Es mayúsculo el dolor cuando la bandera enmudece y se para a
mitad del asta. Cuando, cual madre que pierde a un hijo, se aparta desconsolada
y solo atina a evocar. Cuando, transido de sufrimiento, su escudo palidece
hasta fundirse en la estrella. Cuando se niega a subir el resto de su colina y
aferra sus cinco franjas a una altura en medianía desde donde estar más cerca
del líder que se despide.
Que la enseña amada muestre sus lágrimas tricolores, como
aquellas que vertió un infausto mediodía a la vera de Dos Ríos, parece solo el
principio: en tierra, también la gente parece andar incompleta, buscando su
otra mitad.
Desde el viernes 25, a cada cubano le falta un trozo: Fidel
mismo nos enseñó cómo hacernos comandantes. ¿Quién puede derrotar a un país
pequeño con once millones de comandantes tras un Jefe como él? Nadie ha podido.
Pero ahora que el líder del Moncada toma a solas otro Granma para irse a
Santiago, nos deja con la certeza de que estamos mutilados.

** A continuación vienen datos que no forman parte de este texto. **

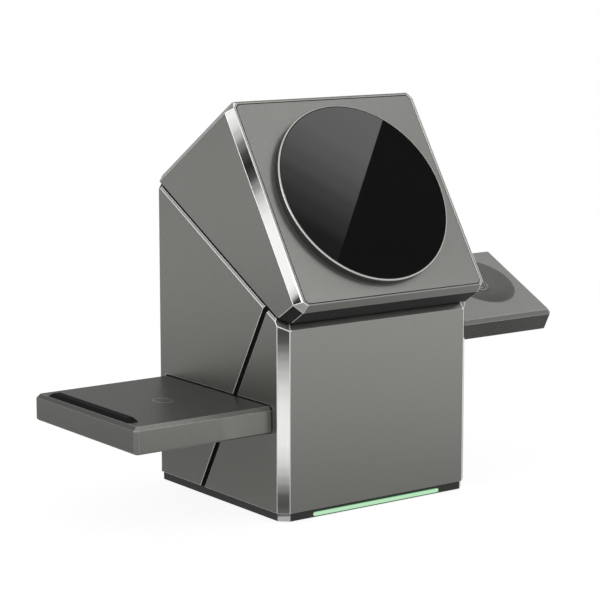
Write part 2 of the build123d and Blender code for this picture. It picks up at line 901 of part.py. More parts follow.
def clip_top():
    return body_roof - seat_gap - washer_thickness - 0.02


def shaft_bottom():
    return clip_top() - clip_thickness - shaft_end_length


def swivel_shaft():
    flange = along_axis(shaft_flange_radius, head_floor, head_floor + shaft_flange_thickness)
    neck = along_axis(shaft_radius, shaft_bottom(), head_floor)
    shaft = flange + neck
    shaft -= along_axis(shaft_bore_radius, shaft_bottom() - 1, head_floor + 10)
    groove = along_axis(shaft_radius + 1, clip_top() - clip_thickness - 0.02, clip_top() + 0.02)
    groove -= along_axis(shaft_radius - clip_groove_depth, clip_top() - 5, clip_top() + 5)
    shaft -= groove
    for place in shaft_screw_places():
        shaft -= place * Cylinder(screw_radius + screw_hole_gap, 20)
    return shaft


def shaft_screw_places():
    places = PolarLocations(shaft_screw_circle, shaft_screw_count, start_angle=45)
    return [cut_plane.location * place for place in places]


def swivel_washer():
    top = body_roof - seat_gap
    washer = along_axis(shaft_radius + washer_reach, top - washer_thickness, top)
    return washer - along_axis(shaft_radius + 0.3, body_roof - 5, 0)


def swivel_clip():
    # An open ring with two ears
    top = clip_top()
    clip = along_axis(shaft_radius + clip_reach, top - clip_thickness, top)
    for x in (-clip_ear_spread, clip_ear_spread):
        ear = Pos(x, shaft_radius + 2.0, 0) * Cylinder(
            clip_ear_radius, clip_thickness, align=(Align.CENTER, Align.CENTER, Align.MIN)
        )
        clip += cut_plane.offset(top - clip_thickness) * ear
    clip -= along_axis(shaft_radius - clip_groove_depth + 0.05, top - 3, top + 3)
    mouth = Pos(0, shaft_radius + 2, 0) * Box(clip_mouth, 8, 4)
    return clip - cut_plane.offset(top) * mouth


def shaft_screws():
    length = shaft_flange_thickness + head_plate_thickness - shaft_screw_end
    top = head_floor + shaft_flange_thickness + screw_head_height
    one = Pos(0, 0, top) * Rot(180, 0, 0) * screw(length)
    return Compound([place * one for place in shaft_screw_places()])


# Head. Drawn closed, then turned half round.

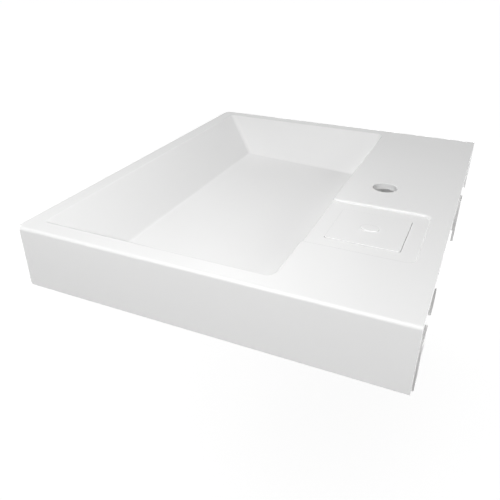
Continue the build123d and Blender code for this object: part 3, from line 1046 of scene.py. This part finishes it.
@dataclass
class WallBrackets(SubAssembly):
    """The two brackets with their rubber pads, inserts, washers and screws."""

    arm_width: float = 30 * MM
    leg_face: float = -4 * MM
    weld_top: float = 9 * MM
    weld_foot: float = -43 * MM

    def build(self) -> None:
        """Dresses the brackets and adds the welds between each arm and its leg."""
        for side, sign in (("left", -1), ("right", 1)):
            self.dress(f"{side}_bracket", self.finishes.powder_coat)
            self.dress(f"{side}_bracket_pad", self.finishes.rubber)
            for cheek, out in (("outer", sign), ("inner", -sign)):
                x = middle_of(f"{side}_bracket").x + out * self.arm_width / 2
                bead = WeldBead(
                    f"{side}_{cheek}_weld", (x, self.leg_face, self.weld_top),
                    (x, self.leg_face, self.weld_foot), (out, 0, 0), Way.FORWARD.value,
                ).build()
                self.add_piece(bead, Body.BASIN, Slot.PAINTED_STEEL, self.finishes.powder_coat)
        self.dress("bracket_inserts", self.finishes.brass)
        self.dress("bracket_washers", self.finishes.zinc)
        self.dress("bracket_screws", self.finishes.zinc)


@dataclass(frozen=True)
class Lamp:
    """One soft rectangular lamp that faces the basin, with its width and height."""

    name: str
    place: Point
    size: tuple[float, float]
    power: float

    def build(self, aim: Vector) -> None:
        """Hangs the lamp.

        Args:
            aim: The point that it faces.
        """
        data = bpy.data.lights.new(self.name, "AREA")
        data.shape = "RECTANGLE"
        data.size, data.size_y = self.size
        data.energy = self.power
        lamp = bpy.data.objects.new(self.name, data)
        lamp.location = self.place
        lamp.rotation_euler = (aim - Vector(self.place)).to_track_quat("-Z", "Y").to_euler()
        bpy.context.scene.collection.objects.link(lamp)


@dataclass
class Studio:
    """The pale floor, the soft lamps, the white surroundings and the camera.

    Attributes:
        floor_level: The height of the floor.
        floor_half: Half its width.
        floor_colour: Its colour to the light that it throws back on the basin.
        floor_roughness: Its roughness.
        white: The colour of the surroundings.
        white_level: How bright the camera sees them, where 1 is white.
        near_glow: The strength of the glow that the camera sees on the floor beneath the basin.
        far_glow: Its strength from far_radius on.
        near_radius: Where the glow starts to rise.
        far_radius: Where it is at its highest.
        shadow_colour: The colour on which the camera sees the shadow.
        ambient: How bright the surroundings are as a light.
        aim: The point that the lamps face.
        lamps: The lamps.
        camera_place: Where the camera stands.
        camera_turn: Its turns about x, y and z in degrees.
        focal_length: Its focal length in millimetres.
        sensor: Its sensor's width in millimetres.
        clip: The nearest and farthest distances that it sees.
    """

    floor_level: float = -0.78
    floor_half: float = 30.0
    floor_colour: Colour = (0.8, 0.8, 0.8)
    floor_roughness: float = 0.9
    white: Colour = (1.0, 1.0, 1.0)
    white_level: float = 1.0
    near_glow: float = 0.8
    far_glow: float = 1.0
    near_radius: float = 0.9
    far_radius: float = 2.6
    shadow_colour: Colour = (0.3, 0.3, 0.3)
    ambient: float = 0.02
    aim: Point = (0.0, -0.25, 0.04)
    lamps: tuple[Lamp, ...] = (
        Lamp("main_lamp", (0.8, -0.35, 1.1), (1.0, 1.0), 13.5),
        Lamp("right_lamp", (1.4, -0.15, 1.2), (1.4, 1.4), 4.5),
        Lamp("low_right_lamp", (2.1, 0.5, -0.1), (1.6, 1.6), 4.9),
        Lamp("rear_lamp", (0.3, 1.9, 0.7), (1.8, 1.8), 12.5),
        Lamp("rear_left_lamp", (-1.6, 1.3, 0.8), (1.8, 1.8), 3.0),
        Lamp("left_lamp", (-1.2, -1.1, 1.5), (1.0, 1.0), 3.4),
        Lamp("low_left_lamp", (-1.4, -0.8, 1.1), (0.8, 0.8), 1.4),
        Lamp("low_rear_lamp", (0.0, 1.8, -0.1), (1.6, 0.3), 15.0),
        Lamp("low_front_lamp", (0.0, -2.3, -0.1), (1.6, 0.3), 15.0),
        Lamp("low_far_lamp", (-2.1, -0.25, -0.1), (1.6, 0.3), 15.0),
    )
    camera_place: Point = (0.73144, 0.01640, 0.39231)
    camera_turn: Point = (60.6397, -0.2802, 114.2061)
    focal_length: float = 38.928
    sensor: float = 36.0
    clip: Span = (0.01, 100.0)

    def seen(self, tree: bpy.types.NodeTree) -> bpy.types.NodeSocket:
        """Adds the nodes that pick out what the camera sees straight, in a reflection or through glass.

        Args:
            tree: The node tree.

        Returns:
            1 for such a ray and 0 for any other.
        """
        path = tree.nodes.new("ShaderNodeLightPath")
        found = path.outputs["Is Camera Ray"]
        for name in ("Is Glossy Ray", "Is Transmission Ray"):
            either = tree.nodes.new("ShaderNodeMath")
            either.operation = "MAXIMUM"
            tree.links.new(found, either.inputs[0])
            tree.links.new(path.outputs[name], either.inputs[1])
            found = either.outputs["Value"]
        return found

    def floor_finish(self) -> bpy.types.Material:
        """Makes a floor that the camera sees white, with the basin's shadow, and other rays see pale.

        Returns:
            The finished material.
        """
        board = Board("studio_floor")
        tree = board.tree
        centred = board.add("ShaderNodeVectorMath", Vector=board.place)
        centred.operation = "DISTANCE"
        centred.inputs[1].default_value = (self.aim[0], self.aim[1], self.floor_level)
        glow = board.add(
            "ShaderNodeMapRange", Value=centred.outputs["Value"],
            From_Min=self.near_radius, From_Max=self.far_radius, To_Min=self.near_glow, To_Max=self.far_glow,
        )
        glow.interpolation_type = "SMOOTHSTEP"
        shine = board.add("ShaderNodeEmission", Strength=glow.outputs["Result"])
        shade = board.add("ShaderNodeBsdfDiffuse", Color=(*self.shadow_colour, 1.0))
        both = board.add("ShaderNodeAddShader")
        tree.links.new(shine.outputs[0], both.inputs[0])
        tree.links.new(shade.outputs[0], both.inputs[1])
        board.set(Base_Color=self.floor_colour, Roughness=self.floor_roughness)
        either = board.add("ShaderNodeMixShader")
        tree.links.new(self.seen(tree), either.inputs[0])
        tree.links.new(board.shader.outputs[0], either.inputs[1])
        tree.links.new(both.outputs[0], either.inputs[2])
        tree.links.new(either.outputs[0], tree.nodes["Material Output"].inputs["Surface"])
        return board.material

    def build_floor(self) -> None:
        """Lays the floor."""
        half = self.floor_half
        corners = [(-half, -half), (half, -half), (half, half), (-half, half)]
        mesh = bpy.data.meshes.new("floor")
        mesh.from_pydata([(x, y, self.floor_level) for x, y in corners], [], [(0, 1, 2, 3)])
        mesh.materials.append(self.floor_finish())
        floor = bpy.data.objects.new("floor", mesh)
        bpy.context.scene.collection.objects.link(floor)

    def build_world(self) -> None:
        """Surrounds the scene with a white that lights it softly."""
        world = bpy.data.worlds.new("studio")
        world.use_nodes = True
        tree = world.node_tree
        white = tree.nodes["Background"]
        white.inputs["Color"].default_value = (*self.white, 1.0)
        level = tree.nodes.new("ShaderNodeMapRange")
        tree.links.new(self.seen(tree), level.inputs["Value"])
        level.inputs["To Min"].default_value = self.ambient
        level.inputs["To Max"].default_value = self.white_level
        tree.links.new(level.outputs["Result"], white.inputs["Strength"])
        bpy.context.scene.world = world

    def build_camera(self) -> None:
        """Sets the camera where the photograph was taken from."""
        data = bpy.data.cameras.new("camera")
        data.sensor_width = self.sensor
        data.lens = self.focal_length
        data.clip_start, data.clip_end = self.clip
        camera = bpy.data.objects.new("camera", data)
        camera.location = self.camera_place
        camera.rotation_euler = Euler([math.radians(turn) for turn in self.camera_turn], "XYZ")
        bpy.context.scene.collection.objects.link(camera)
        bpy.context.scene.camera = camera

    def build(self) -> None:
        """Builds the whole studio."""
        self.build_floor()
        self.build_world()
        for lamp in self.lamps:
            lamp.build(Vector(self.aim))
        self.build_camera()
        bpy.context.scene.view_settings.view_transform = "Standard"


def main() -> None:
    """Builds the studio and every sub-assembly in order."""
    logging.basicConfig(level=logging.INFO, format="%(message)s")
    Studio().build()
    finishes = Finishes()
    for kind in (BasinCasting, SoapShelf, WasteSet, Trap, HoseBranch, CleanOut, WallBrackets):
        part = kind(finishes)
        part.build()
        part.report()


if __name__ == "__main__":
    main()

No hace falta palparnos: son fracturas del alma. Hay un quiebre
dentro de usted y de mí, del otro y de hasta del que no ha llegado aún. Un
sismo en la identidad. Un cambio climático. Un calentamiento espiritual. Nos
embarga la pena; podemos proclamarlo porque solo un pueblo que pare héroes
semejantes tiene derecho a llorar.
Todos los verbos cubanos se quedan en la mitad. En adelante,
habremos de recuperar —como los músculos dormidos o el nervio sin conexión— las
costumbres alegres. El Jefe no nos perdonaría la amargura perenne. Aunque un
pedazo nuestro se ha ido con él, estaremos intactos: en su cotidiana vuelta, Fidel
nos guiará, con la enseña, a lo más alto del asta.